---------- Records provided
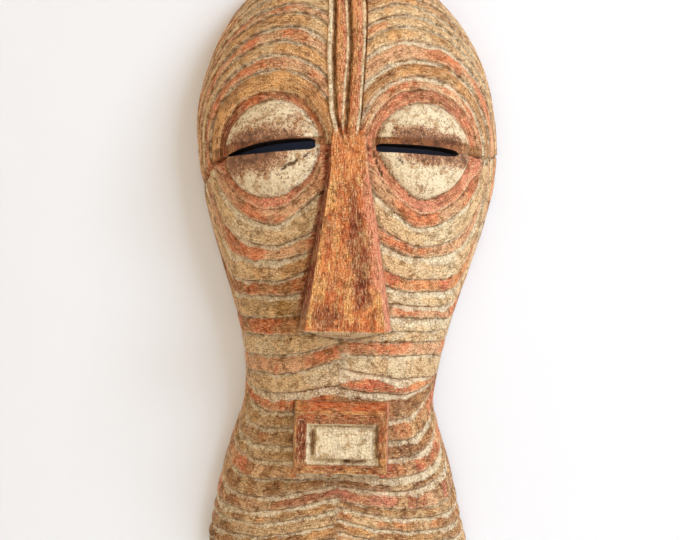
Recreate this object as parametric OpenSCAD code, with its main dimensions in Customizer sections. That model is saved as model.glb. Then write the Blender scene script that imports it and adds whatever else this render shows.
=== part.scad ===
// Carved wooden face mask for a wall, with a D-ring hanger set into its back.
// Millimetres, +Z up. The back rim lies in the wall plane Y = 0 and the face looks along -Y.
// The origin is the point of the wall plane, on the mask's centre line, where the hook carries the ring.

/* [Mask outline] */
// Height of the mask
mask_h = 353; // [330:1:370]
// Width at the eyes
mask_w = 179; // [170:1:190]
// Width at the waist, above the mouth
waist_w = 113; // [108:1:120]
// How much wider each side gets for each millimetre below the waist
flare = 0.27; // [0.15:0.01:0.3]
// Radius of the two bottom corners
corner_r = 10; // [6:1:12]
// Depth of the face at the eyes, without the nose
face_d = 60; // [56:1:66]
// Depth of the face at the mouth, without the mouth block
chin_d = 42; // [40:1:46]
// How far the crown stands above the hook
crown_above_hook = 24; // [24:1:28]

/* [Hollow] */
// Width of the back rim
rim_w = 13; // [11:1:15]
// Thickness of wood between the hollow and the face
wall_t = 15; // [13:1:17]
// Thickness of wood below the hollow
bottom_t = 14; // [12:1:20]
// Height of the top of the hollow above the bottom of the mask
hollow_top = 290; // [280:1:292]

/* [Eyes] */
// Distance from the centre line to the middle of each eye
eye_x = 44; // [42:1:46]
// Height of the eyes above the bottom of the mask
eye_h = 234; // [228:1:240]
// Width of the socket
socket_w = 65; // [60:1:68]
// Distance from the centre line to the inner end of each slit
slit_from = 17.5; // [16:0.5:20]
// Distance from the centre line to the outer tip of each slit
slit_to = 63; // [58:0.5:64]
// Opening of the slit
slit_gap = 5.8; // [5.6:0.1:6.6]
// Slope of the left slit, down towards the outside, in degrees
left_slope = 5.5; // [0:0.5:6]
// Slope of the right slit, down towards the outside, in degrees
right_slope = 2; // [0:0.5:6]

/* [Nose] */
// Height of the underside of the nose above the bottom of the mask
nose_foot = 133; // [128:1:138]
// Depth of the mask at the tip of the nose
nose_d = 74; // [70:1:80]
// Width of the flat front of the nose at its foot
nose_foot_w = 44; // [40:1:50]
// Width of the flat front of the nose at the bridge
bridge_w = 20; // [18:0.5:24]

/* [Mouth] */
// Width of the mouth block
mouth_w = 50; // [46:1:56]
// Height of the mouth block's front
mouth_h = 34; // [30:1:38]
// Height of the middle of the mouth above the bottom of the mask
mouth_at = 71; // [68:1:74]
// How far the mouth block stands out of the face
mouth_out = 16; // [12:1:18]
// Depth of the channel round the mouth's inner panel
channel_d = 4; // [2:0.5:5]

/* [Crest] */
// Width of each of the three grooves up the forehead
crest_groove_w = 3.4; // [2.6:0.2:4]
// Distance between the grooves
crest_pitch = 9; // [8:0.5:10]
// Depth of the grooves
crest_groove_d = 2.5; // [1.5:0.5:3]

/* [Hanger] */
// Radius of the wire that the ring is bent from
wire_r = 1.1; // [0.9:0.1:1.2]
// Half of the ring's inner width
ring_half_w = 6.5; // [6.5:0.5:8]
// Height of the ring's inside, from its straight bar's axis up to the hook
ring_h = 8.5; // [8:0.5:10]
// Thickness of the strap's sheet metal
strap_t = 1; // [0.8:0.1:1.2]
// Width of the strap
strap_w = 9; // [8:0.5:10]
// Length of the strap below the ring's bar
strap_l = 16; // [15:1:18]
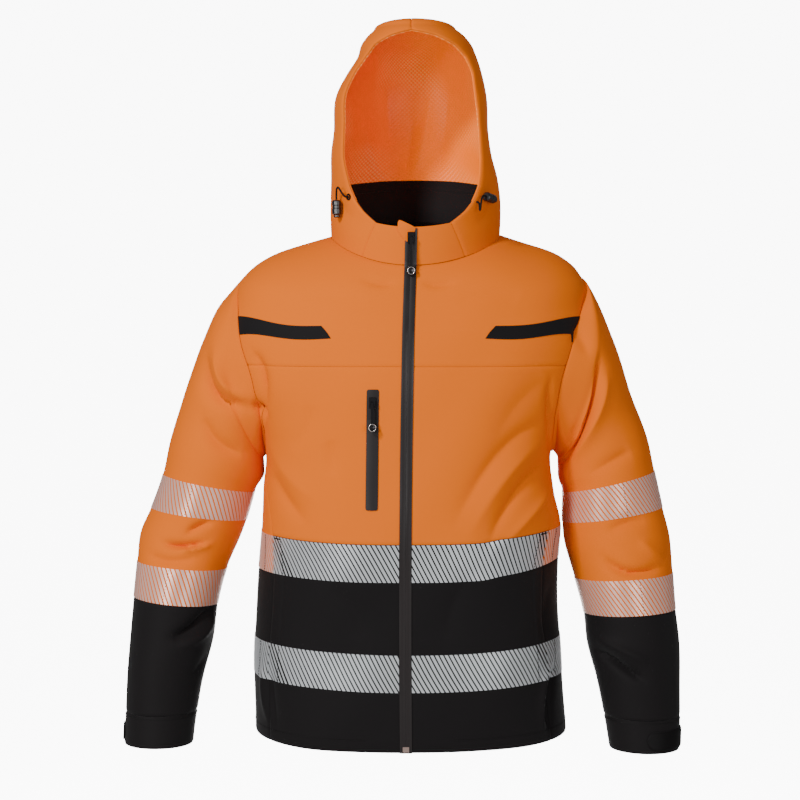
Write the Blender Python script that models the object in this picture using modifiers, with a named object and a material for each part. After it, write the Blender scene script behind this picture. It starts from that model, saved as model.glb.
--------------------
▸ Do this
Count the lines of the data that contain the string "part", and reply with that number alone.

▸ Result of the exercise
2